Yes, but… Not everyone can keep their child home for the 15 or so days of PARCC testing. And if they do, it might be possible that the school could sic the truancy court on them.
There are many parents who depend on the schools for daycare while they work.
Someone like me can take a “pass” just by sending his children to Catholic school (which is what I’m doing next year for my youngest children), but many parents cannot afford that either.
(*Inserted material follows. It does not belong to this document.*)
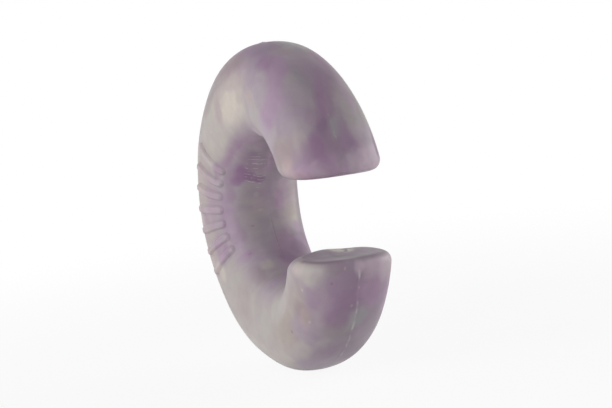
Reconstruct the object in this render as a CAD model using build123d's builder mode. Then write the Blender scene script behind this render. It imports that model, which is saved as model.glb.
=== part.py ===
from build123d import *

import os
from math import asin, cos, pi, sin

# Soft cheek retractor: one thick open ring, moulded in silicone rubber.
# Frame: origin in the middle of the moulding, +X out through the gap, +Y along the ring's
# axis, away from the ribbed flank, +Z up. All sizes are in millimetres and degrees.

# Outline, seen along the ring's axis: a round hole in a round disc
outer_diameter = 58.0
hole_diameter = 25.0
hole_shift = 3.3  # how far the hole sits towards the gap, which leaves the back thick
gap_height = 13.2  # between the two flat end faces

# Width of the ring, along its axis
spine_width = 17.6  # at the back
arch_width = 15.4  # at the top and the bottom
end_width = 16.4  # at the gap

# Roundness of the section: 0.552 is a true ellipse, 1 is a box
fullness = 0.69
end_round = 2.0  # rounding of the edge round each end face
station_count = 21  # sections that the ring is drawn through

# Raised grip ribs, laid like spokes across the spine's flank
rib_count = 7
rib_pitch = 11.0  # degrees from one rib to the next, round the ring's centre
rib_inset = 1.7  # from the middle of the flank in to the middle of a rib, at the spine
rib_length = 9.6
rib_thickness = 1.5
rib_proud = 0.5  # height above the flank

# The gap shortens the ring's front, so its centre stands a little ahead of the origin
outer_radius = outer_diameter / 2
hole_radius = hole_diameter / 2
front_reach = outer_radius * cos(asin((gap_height / 2 + end_round) / outer_radius))
ring_x = (outer_radius - front_reach) / 2
rib_radius = (outer_radius + hole_radius - hole_shift) / 2 - rib_inset


def section_at(turn, grow):
    """Frame and half-sizes of one section; turn runs from 0 at the upper end face to 1
    at the lower one. The first and last sections lie flat, in the planes of the faces."""
    outer_start = asin(gap_height / 2 / outer_radius)
    hole_start = asin(gap_height / 2 / hole_radius)
    outer_angle = outer_start + turn * 2 * (pi - outer_start)
    hole_angle = hole_start + turn * 2 * (pi - hole_start)
    outer = Vector(ring_x + outer_radius * cos(outer_angle), 0, outer_radius * sin(outer_angle))
    inner = Vector(
        ring_x + hole_shift + hole_radius * cos(hole_angle),
        0,
        hole_radius * sin(hole_angle),
    )
    outward = outer - inner
    plane = Plane(
        origin=(outer + inner) / 2,
        x_dir=outward,
        z_dir=outward.cross(Vector(0, 1, 0)),
    )
    widest = end_width if cos(outer_angle) > 0 else spine_width
    width = arch_width + (widest - arch_width) * cos(outer_angle) ** 2
    return plane, outward.length / 2 + grow, width / 2 + grow


def half_section(half_length, half_breadth):
    """The ribbed side of the rounded section: a quadrant from each tip to the flank, and
    the line between the tips, on the ring's mid-plane."""
    flank = (0, -half_breadth)
    for side in (1, -1):
        Bezier(
            (side * half_length, 0),
            (side * half_length, -fullness * half_breadth),
            (side * fullness * half_length, -half_breadth),
            flank,
        )
    Line((-half_length, 0), (half_length, 0))


def half_ring(grow):
    """The ring's ribbed half, up to its mid-plane, as one smooth loft. It is grown by an
    even skin for the ribs' outer faces."""
    with BuildPart() as half:
        for index in range(station_count):
            plane, half_length, half_breadth = section_at(
                index / (station_count - 1), grow
            )
            with BuildSketch(plane):
                with BuildLine():
                    half_section(half_length, half_breadth)
                make_face()
        loft()
    return half.part


# The moulding: a half with its end faces rounded over, and its mirror image
with BuildPart() as retractor_body:
    add(half_ring(0))
    end_faces = faces().filter_by(Axis.Z)
    rims = end_faces.edges().filter_by_position(Axis.Y, -end_width, -end_round)
    fillet(rims, radius=end_round)
    mirror(about=Plane.XZ)
retractor_body.part.label = "retractor_body"

# Grip ribs: round-ended bars cut from a skin that lies on the flank
with BuildPart() as grip_ribs:
    with BuildSketch(Plane(origin=(ring_x, 0, 0), x_dir=(1, 0, 0), z_dir=(0, -1, 0))):
        with PolarLocations(
            rib_radius,
            rib_count,
            start_angle=180 - rib_pitch * (rib_count - 1) / 2,
            angular_range=rib_pitch * rib_count,
        ):
            SlotOverall(rib_length, rib_thickness)
    extrude(amount=spine_width)
    add(half_ring(rib_proud), mode=Mode.INTERSECT)
    add(retractor_body.part, mode=Mode.SUBTRACT)
grip_ribs.part.label = "grip_ribs"

os.makedirs("parts", exist_ok=True)
export_step(retractor_body.part, "parts/retractor_body.step")
export_step(grip_ribs.part, "parts/grip_ribs.step")
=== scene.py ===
from math import cos, radians, sin

import bpy
import numpy as np
from mathutils import Matrix, Vector, noise


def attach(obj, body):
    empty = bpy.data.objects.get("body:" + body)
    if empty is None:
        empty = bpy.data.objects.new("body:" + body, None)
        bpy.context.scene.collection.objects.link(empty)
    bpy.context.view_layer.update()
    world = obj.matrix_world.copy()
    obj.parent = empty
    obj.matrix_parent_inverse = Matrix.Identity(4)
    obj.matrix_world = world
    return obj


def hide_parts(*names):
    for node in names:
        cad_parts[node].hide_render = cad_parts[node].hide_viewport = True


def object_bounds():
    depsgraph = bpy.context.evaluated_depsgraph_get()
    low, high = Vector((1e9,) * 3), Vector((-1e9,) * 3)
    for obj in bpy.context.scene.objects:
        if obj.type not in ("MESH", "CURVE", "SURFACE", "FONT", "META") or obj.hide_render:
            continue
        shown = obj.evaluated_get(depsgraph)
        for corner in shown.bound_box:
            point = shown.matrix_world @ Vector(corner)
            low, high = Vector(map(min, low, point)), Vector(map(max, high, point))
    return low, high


# Soft cheek retractor: one thick open ring of marbled silicone rubber.
# Frame: origin in the middle of the moulding, +X out through the gap, +Y along the ring's
# axis, away from the ribbed flank, +Z up. The ring's sizes are in millimetres and meshes
# are scaled to metres as they are made.
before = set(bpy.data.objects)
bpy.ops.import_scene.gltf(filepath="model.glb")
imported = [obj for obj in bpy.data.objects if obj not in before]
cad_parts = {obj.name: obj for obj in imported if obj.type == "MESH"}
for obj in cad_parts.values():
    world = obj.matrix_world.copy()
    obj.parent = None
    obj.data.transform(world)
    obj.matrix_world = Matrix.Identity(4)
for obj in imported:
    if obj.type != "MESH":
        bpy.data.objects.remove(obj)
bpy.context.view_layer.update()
MM = 0.001
UV_DEGREES = 100  # degrees in one unit of the ring's UV map

# ---------------------------------------------------------------- sizes, as in the CAD
OUTER_RADIUS = 29.0
HOLE_RADIUS = 12.5
HOLE_SHIFT = 3.3
GAP_HEIGHT = 13.2
SPINE_WIDTH = 17.6
ARCH_WIDTH = 15.4
END_WIDTH = 16.4
FULLNESS = 0.69
END_FULLNESS = 0.82  # the soft lower end bulges a little towards the hole
END_ROUND = 2.0
RIB_COUNT = 7
RIB_PITCH = 11.0
RIB_RADIUS = 17.4
RIB_LENGTH = 9.6
RIB_THICKNESS = 1.5
RIB_PROUD = 0.5

FRONT_REACH = float(np.sqrt(OUTER_RADIUS**2 - (GAP_HEIGHT / 2 + END_ROUND) ** 2))
RING_X = (OUTER_RADIUS - FRONT_REACH) / 2

# ---------------------------------------------------------------- camera
CAMERA_AZIMUTH = -21.7  # degrees, where the camera stands from +X
CAMERA_ELEVATION = 6.07
CAMERA_ROLL = 6.95
CAMERA_DISTANCE = 0.2432  # metres, from the ring's centre
CAMERA_LENS = 81.0
SENSOR = 36.0
AIM_RIGHT = 0.00334  # the ring sits a little left of the picture's middle and below it
AIM_UP = 0.00064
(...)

How did the last “gilded age” end? What happened to return our society to a more equitable one? That is what we need to learn or re-learn, and then if possible put into effect.
So true.
I too am able to have my little one in a private school, however my heart breaks for those who do not have that flexibility. I also get angry at folks who seem to not understand the economic realities of parents in other situations that you eloquently pointed out.
“Guilded Age”? This certainly was not the “hope and change” that I voted for….I wanted more choices for a wide variety of kids who live in all socioeconomic situations. I did not predict that “big testing” and corporate interests would end this pipe dream.
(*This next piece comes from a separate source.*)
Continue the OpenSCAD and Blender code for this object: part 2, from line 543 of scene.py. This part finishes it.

I did have so much hope in 2008….
Yep, home school them for the entire testing window. Fill out the necessary paperwork and then enjoy some “free” time with your children. At the end of the testing period, re-enroll them. That way the school can’t do anything to retaliate.
Common core and the assessment tests are abusive to all children and must be stopped. I just don’t understand how just a few people have so much power over our local schools. Parents need to stand up now before they have no rights to their own children. We refused the tests in NY state. Our governor made a statement that the tests are meaningless for the children, so why is he trying to make children take them? Meaningless tests? Stand up now, join a stop common core group.
If a teacher is convicted of child abuse, they will be fired, lose their teaching credential and might go to prison.
If a parent is found guilty of child abuse, the state can take the child away and place that child in a foster home. If a father doesn’t pay child support, he can end up in prison.
What do we do with the government of North Carolina for its abuse of children?
Our clinic of child psychologists have spoken boldly, nationwide, at great loss of safety and reputation, about the ethical abuses associated with high stakes testing, and developmentally inappropriate practices associated with Common Core.
“Above ALL else, do no harm”
https://earlylifepsych.wordpress.com/
It’s definitely a tragic situation. I can see no benefits for anyone.
there is a big benefit to wealthy investors and the politicians whose pockets are lined with the money made from these state sponsored abusive practices.
Yep, Never say that corporate education reform isn’t successful! Pearson’s stock is up 50% from five years ago, McGraw-Hill’s is up a whopping 200%! It’s been very, very successful at doing what is was always intended to do.
This parent is right. I have an 8 year old student who is so similar. He does not need testing next year, but I am not his parent and I am k-2nd so he will probably be in another classroom. If I were the parent, he would stay home on testing days. They have given her no other choices.
Reblogged this on stopcommoncorenys.
They have been technically correct but not honest with her. The procedure in North Carolina is called Refusal. It involves writing a letter to the school’s principal. Please tell her to visit the state’s opt out site.
“Technically correct but not honest” — So, so much of that in education these days. Here in Rhode Island, it has been a trademark of Deborah Gist and her underlings.
As someone who used to administer these tests to children with disabilities, it felt wrong. I worked all year to get students with learning and behavior disabilities to work hard with me. To tackle the subject that was hardest for them with the promise of progress and learning. And then came standardized testing day. It was confusing and undermined my rapport with students. Today- work hard on this test- that both of us know is not at your level. Spend many hours on it. Tomorrow, trust me again to give you work I know you can do if you try your best? I lost so many students at that point. The students knew it just didn’t add up.